To decrease the time for training, a Trainer class that runs across multiple Python processes is available. It is a drop-in replacement for the Trainer function in the example above, and will default to using one process per CPU.
To use, replace the import line above with the following:
from lintrain import ParallelTrainer as Trainer
To change the number of processes used, an added attribute is available:
number_of_processes
An integer specifying the number of processes to use (defaults to the number of CPUs available.

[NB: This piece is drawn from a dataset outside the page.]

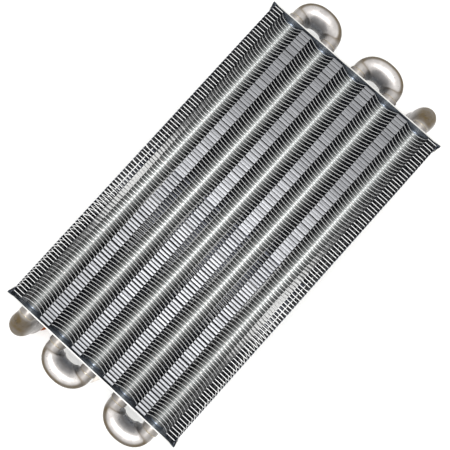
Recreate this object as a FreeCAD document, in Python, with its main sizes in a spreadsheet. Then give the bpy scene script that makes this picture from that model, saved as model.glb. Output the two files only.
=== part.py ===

lin-train includes a few utility functions to help generate features, specifically turning discrete integer features into columns of binary features representing different potential discrete values. This is useful for turning day of the week or time of day values into a set of binary values (e.g., "is Monday", "is Tuesday", etc).
-
utilities.add_int_as_categories(A, int_val, val_max, val_min=0, step=1)
Appends new columns onto the matrix A based on the integers contained in the vector or column matrix int_val (note that int_val must contain the same number of entries as the number of rows in A, as each integer value corresponds with one entry in the matrix). Integers in int_val must be discrete and between val_min and val_max (inclusive). Binary columns (either 0 or 1) are appended to A representing each discrete value based on the step size. -
utilities.int_as_categories(int_val, val_max, val_min=0, step=1)
Creates a list of binary values representing the discrete value int_val as binary features. The integer in int_val must be discrete and between val_min and val_max (inclusive). The binary columns (either 0 or 1) returned represent each discrete value based on the step size.